*PROBLEM DESCRIPTION:*
Transcribe word for word only the span whose first line is the one with "# Wire spools: two" and whose last line is the one with "# Camera, light and white surroundings"; both of those lines belong to it.

****

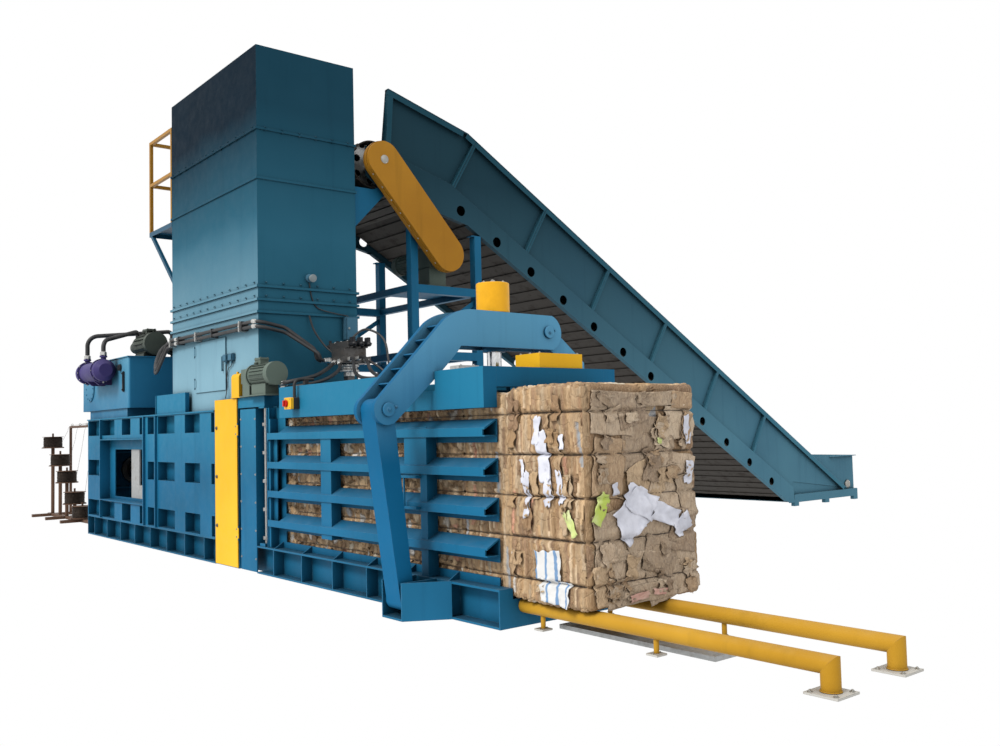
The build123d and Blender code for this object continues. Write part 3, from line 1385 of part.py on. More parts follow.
def under_run(y, depth):
    """A point square below the carrying run."""
    if y < knee_y:
        return (y, run_top[0][1] - (y - head_y) * tan(head_start) - depth / cos(head_start))
    return (y, knee_z - (y - knee_y) * slope - depth / cos(radians(incline)))


# Conveyor bed: slider plate inside the belt, cross tubes, and the loading trough at the tail
with BuildPart() as conveyor_bed:
    inside_x = (2 * belt_middle - skirt_x[0], skirt_x[0])
    bed_top = belt_sheet + gap
    bed = [under_run(y, bed_top) for y in (head_y + 330, knee_y, tail_knee_y - 120)]
    bed_low = [under_run(y, bed_top + 6) for y in (tail_knee_y - 120, knee_y, head_y + 330)]
    profile_x(bed + bed_low, inside_x)
    for n in range(6):
        at = Vector(*run_top[1]) + skirt_run * (hole_pitch * (2 * n + 1) + 5) - skirt_out * 76
        with BuildSketch(Plane.YZ.offset(inside_x[0])) as cross:
            with Locations(Location((at.X, at.Y, 0), (0, 0, -incline))):
                Rectangle(80, 62)
                Rectangle(68, 50, mode=Mode.SUBTRACT)
        extrude(cross.sketch, amount=inside_x[1] - inside_x[0])
    trough_x = inside_x
    for end in (0, 1):
        outer = trough_x[end]
        inner = outer + 10 * (1 - 2 * end)
        rail_out = conveyor_x[end]
        plate((outer, inner), (tail_knee_y, conveyor_end), (lip_low, trough_top))
        plate((outer, rail_out), (tail_knee_y, conveyor_end), (lip_low, lip_top))
        plate((outer, rail_out), (skirt_end.X - 400, conveyor_end), (trough_top - 12, trough_top))
        for y in (tail_knee_y + 60, (tail_knee_y + conveyor_end) / 2, conveyor_end - 60):
            plate((outer, rail_out), (y - 60, y + 60), (0, lip_low))
        round_bar(((outer + inner) / 2, *tail_centre), "X", 2 * tail_shaft_r, 30)
        round_bar(((outer + inner) / 2, *tail_centre), "X", tail_shaft_r + gap, 40, mode=Mode.SUBTRACT)
    plate(trough_x, (tail_knee_y, conveyor_end), (lip_low, lip_low + 10))
    plate(trough_x, (conveyor_end - 10, conveyor_end), (lip_low, trough_top))
save(conveyor_bed, "conveyor_bed")


def sprocket(x, y, z, radius, teeth):
    """A toothed disc on an X axis."""
    with BuildSketch(Plane.YZ.offset(x - 20)) as disc:
        with Locations((y, z)):
            Circle(radius)
            with PolarLocations(radius, teeth):
                Circle(radius * 0.14, mode=Mode.SUBTRACT)
            with PolarLocations(radius * 0.6, 5):
                Circle(radius * 0.16, mode=Mode.SUBTRACT)
    extrude(disc.sketch, amount=40)


sprocket_x = [belt_middle + belt_half * f for f in (-0.85, -0.28, 0.28, 0.85)]
with BuildPart() as head_shaft:
    round_bar((belt_middle + 20, head_y, head_z), "X", shaft_r, conveyor_x[1] - conveyor_x[0] + 100)
    for x in sprocket_x:
        sprocket(x, head_y, head_z, head_r - belt_sheet - 4, 14)
save(head_shaft, "head_shaft")

with BuildPart() as tail_shaft:
    round_bar((belt_middle, *tail_centre), "X", tail_shaft_r, trough_x[1] - trough_x[0] + 20)
    for x in sprocket_x:
        round_bar((x, *tail_centre), "X", tail_r - belt_sheet - 4, 60)
save(tail_shaft, "tail_shaft")

# Chain guard at the head: a hollow shell with round ends, on stand-offs
guard_near = (conveyor_x[1] + 50, conveyor_x[1] + 50 + drive_guard_depth)
guard_turn = degrees(atan2(drive_z - head_z, drive_y - head_y))
guard_middle = ((head_y + drive_y) / 2, (head_z + drive_z) / 2)
guard_run = hypot(drive_y - head_y, drive_z - head_z)
drive_shaft_r = 30


def guard_outline(x, radius):
    """A slot shape over both chain wheels."""
    with BuildSketch(Plane.YZ.offset(x)) as face:
        with Locations(Location((guard_middle[0], guard_middle[1], 0), (0, 0, guard_turn))):
            SlotCenterToCenter(guard_run, 2 * radius)
    return face.sketch


with BuildPart() as drive_guard:
    extrude(guard_outline(guard_near[0], drive_guard_r), amount=drive_guard_depth)
    hollow = guard_outline(guard_near[0] + 4, drive_guard_r - 4)
    extrude(hollow, amount=drive_guard_depth - 8, mode=Mode.SUBTRACT)
    extrude(guard_outline(guard_near[0] + drive_guard_depth / 2 - 15, drive_guard_r + 8), amount=30)
    hollow = guard_outline(guard_near[0] + 4, drive_guard_r - 4)
    extrude(hollow, amount=drive_guard_depth - 8, mode=Mode.SUBTRACT)
    for y, z in ((head_y, head_z), (drive_y, drive_z)):
        round_bar((guard_near[0], y, z), "X", 80, 30, mode=Mode.SUBTRACT)
    for y, z in ((head_y - 60, head_z + 130), (head_y + 120, head_z - 120)):
        round_bar(((conveyor_x[1] + guard_near[0]) / 2, y, z), "X", 15, guard_near[0] - conveyor_x[1])
save(drive_guard, "drive_guard")

# Gearmotor on the support platform: gearbox with its output shaft, motor, foot
motor_run = (-420, 180)
gearbox_x = (180, 440)
with BuildPart() as drive_gearmotor:
    plate(gearbox_x, (drive_y - 130, drive_y + 130), (drive_z - 140, drive_z + 130))
    fillet(drive_gearmotor.edges().filter_by(Axis.X), radius=30)
    round_bar((gearbox_x[1] + 20, drive_y, drive_z), "X", 70, 40)
    round_bar(((gearbox_x[1] + guard_near[1] - 30) / 2, drive_y, drive_z), "X", drive_shaft_r, guard_near[1] - 30 - gearbox_x[1])
    round_bar((sum(motor_run) / 2, drive_y, drive_z), "X", 110, motor_run[1] - motor_run[0])
    round_bar((motor_run[0] + 45, drive_y, drive_z), "X", 122, 90)
    round_bar((motor_run[1] - 15, drive_y, drive_z), "X", 125, 30)
    with Locations(Location((sum(motor_run) / 2 + 20, drive_y, drive_z), (0, 90, 0))):
        with PolarLocations(115, 16):
            Box(20, 5, 360)
    plate((gearbox_x[0] + 20, gearbox_x[1] - 20), (drive_y - 120, drive_y + 120), (platform_beam_z + 8, drive_z - 140))
    plate((gearbox_x[0] - 20, gearbox_x[1] + 20), (drive_y - 170, drive_y + 170), (platform_beam_z, platform_beam_z + 16))
save(drive_gearmotor, "drive_gearmotor")

# Support under the conveyor: four columns, cross beams, diagonals and the drive platform
near_column = (conveyor_x[1] - support_tube, conveyor_x[1])
far_column = (conveyor_x[0], conveyor_x[0] + support_tube)
low_beam_z = 2340


def stringer_foot(y):
    """Height of the stringer's lower edge above a place along the conveyor."""
    if y < low_knee[0]:
        start = (head_y + 20, head_z - head_r - 10)
        return start[1] + (y - start[0]) * (low_knee[1] - start[1]) / (low_knee[0] - start[0])
    return low_knee[1] + (y - low_knee[0]) * (web_end[1] - low_knee[1]) / (web_end[0] - low_knee[0])


with BuildPart() as conveyor_support:
    for x in (near_column, far_column):
        for y in support_y:
            top = stringer_foot(y + support_tube / 2)
            plate(x, (y - support_tube / 2, y + support_tube / 2), (0, top))
            plate((x[0] - 60, x[1] + 60), (y - 110, y + 110), (0, flange_sheet))
            plate(x, (y - 90, y + support_tube / 2), (top - 12, top))
        for z in (low_beam_z, platform_beam_z):
            plate(x, support_y, (z - support_tube, z))
        flat_bar((support_y[0], low_beam_z + 40), (support_y[1], platform_beam_z - 140), 60, 12, x[0] + 44)
        flat_bar((support_y[0], 700), (support_y[1], low_beam_z - 140), 60, 12, x[0] + 44)
    for y in support_y:
        for z in (low_beam_z, platform_beam_z):
            plate((far_column[0], near_column[1]), (y - 40, y + 40), (z - 80, z))
    deck_y = (support_y[0] + 40, support_y[1] - 40)
    plate((motor_run[0] - 100, near_column[0]), deck_y, (platform_beam_z - 8, platform_beam_z))
save(conveyor_support, "conveyor_support")

# Chute below the head of the belt, closing the gap to the tower
chute_y = (tower_half + 14, head_y + 140)
chute_top = head_z - head_r - 40
with BuildPart() as inlet_chute:
    for x in (conveyor_x[0], conveyor_x[1] - 8):
        profile_x(
            [
                (chute_y[0], inlet_z[0] - 20),
                (chute_y[0], chute_top),
                (head_y - 60, chute_top),
                (head_y + 20, head_z - head_r - 10),
                (chute_y[1], stringer_foot(chute_y[1])),
            ],
            (x, x + 8),
        )
    profile_x(
        [
            (chute_y[0], inlet_z[0] - 20),
            (chute_y[0], inlet_z[0] - 4),
            (chute_y[1] - 12, chute_top),
            (chute_y[1], chute_top),
        ],
        (conveyor_x[0], conveyor_x[1]),
    )
    plate((conveyor_x[0], conveyor_x[1]), (chute_y[0], chute_y[0] + 8), (inlet_z[0] - 100, inlet_z[0] - 10))
save(inlet_chute, "inlet_chute")

# Wire stand: five posts of falling height on a floor rail, each with a dish and a pin
stand_half = 190
pin_rise = 60
spindle_r = 16
with BuildPart() as spool_stand:
    plate((spool_x[0] - 200, body_back), (spool_y - 40, spool_y + 40), (0, 50))
    for x in (spool_x[0], spool_x[2], spool_x[4]):
        plate((x - 40, x + 40), (spool_y - 350, spool_y + 350), (0, 50))
    for x, top in zip(spool_x, spool_tops):
        dish = top - spool_height
        round_bar((x, spool_y, dish / 2), "Z", 30, dish)
        round_bar((x, spool_y, dish - 6), "Z", stand_half, 12)
        round_bar((x, spool_y, (dish + top + pin_rise) / 2), "Z", spindle_r, spool_height + pin_rise)
    plate((spool_x[0] - 20, spool_x[0] + 20), (spool_y + 290, spool_y + 330), (0, 1640))
    plate((spool_x[4] - 20, spool_x[4] + 20), (spool_y + 290, spool_y + 330), (0, 1640))
    plate((spool_x[0] - 20, spool_x[4] + 20), (spool_y + 290, spool_y + 330), (1600, 1640))
save(spool_stand, "spool_stand")

# Wire spools: two cheeks, a core and the wound wire between them
for n, (x, top) in enumerate(zip(spool_x, spool_tops), 1):
    low = top - spool_height + gap
    high = top
    with BuildPart() as spool:
        round_bar((x, spool_y, (low + high) / 2), "Z", 0.82 * spool_r, high - low)
        round_bar((x, spool_y, low + 4), "Z", spool_r, 8)
        round_bar((x, spool_y, high - 4), "Z", spool_r, 8)
        round_bar((x, spool_y, (low + high) / 2), "Z", spindle_r + running_fit, high - low, mode=Mode.SUBTRACT)
        round_bar((x, spool_y, high - 6), "Z", 60, 12 + 2, mode=Mode.SUBTRACT)
    save(spool, f"spool_{n}")
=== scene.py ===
import random
from math import atan2, cos, exp, floor, pi, radians, sin

import bmesh
import bpy
from mathutils import Matrix, Vector, noise


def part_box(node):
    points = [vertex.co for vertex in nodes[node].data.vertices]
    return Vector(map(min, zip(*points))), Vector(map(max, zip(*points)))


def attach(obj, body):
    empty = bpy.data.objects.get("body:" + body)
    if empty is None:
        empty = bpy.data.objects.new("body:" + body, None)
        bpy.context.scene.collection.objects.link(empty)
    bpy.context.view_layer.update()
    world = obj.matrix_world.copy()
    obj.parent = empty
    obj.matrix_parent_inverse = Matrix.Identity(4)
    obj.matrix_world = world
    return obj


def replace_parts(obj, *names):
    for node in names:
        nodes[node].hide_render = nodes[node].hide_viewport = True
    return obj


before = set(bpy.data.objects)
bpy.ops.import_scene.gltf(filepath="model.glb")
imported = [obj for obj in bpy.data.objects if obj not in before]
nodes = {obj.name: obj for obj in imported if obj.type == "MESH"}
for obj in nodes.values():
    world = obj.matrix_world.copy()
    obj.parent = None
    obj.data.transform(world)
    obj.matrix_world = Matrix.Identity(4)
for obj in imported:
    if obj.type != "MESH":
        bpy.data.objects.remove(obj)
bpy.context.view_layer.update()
rng = random.Random(11)
X, Y, Z = 0, 1, 2
near, ahead, upward = Vector((0, -1, 0)), Vector((1, 0, 0)), Vector((0, 0, 1))


# Camera, light and white surroundings

camera_place = Vector((9.8, -4.886, 1.4))
camera_angles = (50.858, 3.327, -1.396)
camera_lens = 34.394
camera_reach = 200.0


def look_matrix(place, yaw, pitch, roll):
    """Camera matrix from its place and its angles in degrees."""
    y, p, r = radians(yaw), radians(pitch), radians(roll)
    aim = Vector((-sin(y) * cos(p), cos(y) * cos(p), sin(p)))
    side = aim.cross(upward).normalized()
    over = side.cross(aim)
    right = side * cos(r) + over * sin(r)
    up = over * cos(r) - side * sin(r)
    turn = Matrix((right, up, -aim)).transposed().to_4x4()
    return Matrix.Translation(place) @ turn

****

*ANSWER TO THE TASK:*
# Wire spools: two cheeks, a core and the wound wire between them
for n, (x, top) in enumerate(zip(spool_x, spool_tops), 1):
    low = top - spool_height + gap
    high = top
    with BuildPart() as spool:
        round_bar((x, spool_y, (low + high) / 2), "Z", 0.82 * spool_r, high - low)
        round_bar((x, spool_y, low + 4), "Z", spool_r, 8)
        round_bar((x, spool_y, high - 4), "Z", spool_r, 8)
        round_bar((x, spool_y, (low + high) / 2), "Z", spindle_r + running_fit, high - low, mode=Mode.SUBTRACT)
        round_bar((x, spool_y, high - 6), "Z", 60, 12 + 2, mode=Mode.SUBTRACT)
    save(spool, f"spool_{n}")
=== scene.py ===
import random
from math import atan2, cos, exp, floor, pi, radians, sin

import bmesh
import bpy
from mathutils import Matrix, Vector, noise


def part_box(node):
    points = [vertex.co for vertex in nodes[node].data.vertices]
    return Vector(map(min, zip(*points))), Vector(map(max, zip(*points)))


def attach(obj, body):
    empty = bpy.data.objects.get("body:" + body)
    if empty is None:
        empty = bpy.data.objects.new("body:" + body, None)
        bpy.context.scene.collection.objects.link(empty)
    bpy.context.view_layer.update()
    world = obj.matrix_world.copy()
    obj.parent = empty
    obj.matrix_parent_inverse = Matrix.Identity(4)
    obj.matrix_world = world
    return obj


def replace_parts(obj, *names):
    for node in names:
        nodes[node].hide_render = nodes[node].hide_viewport = True
    return obj


before = set(bpy.data.objects)
bpy.ops.import_scene.gltf(filepath="model.glb")
imported = [obj for obj in bpy.data.objects if obj not in before]
nodes = {obj.name: obj for obj in imported if obj.type == "MESH"}
for obj in nodes.values():
    world = obj.matrix_world.copy()
    obj.parent = None
    obj.data.transform(world)
    obj.matrix_world = Matrix.Identity(4)
for obj in imported:
    if obj.type != "MESH":
        bpy.data.objects.remove(obj)
bpy.context.view_layer.update()
rng = random.Random(11)
X, Y, Z = 0, 1, 2
near, ahead, upward = Vector((0, -1, 0)), Vector((1, 0, 0)), Vector((0, 0, 1))


# Camera, light and white surroundings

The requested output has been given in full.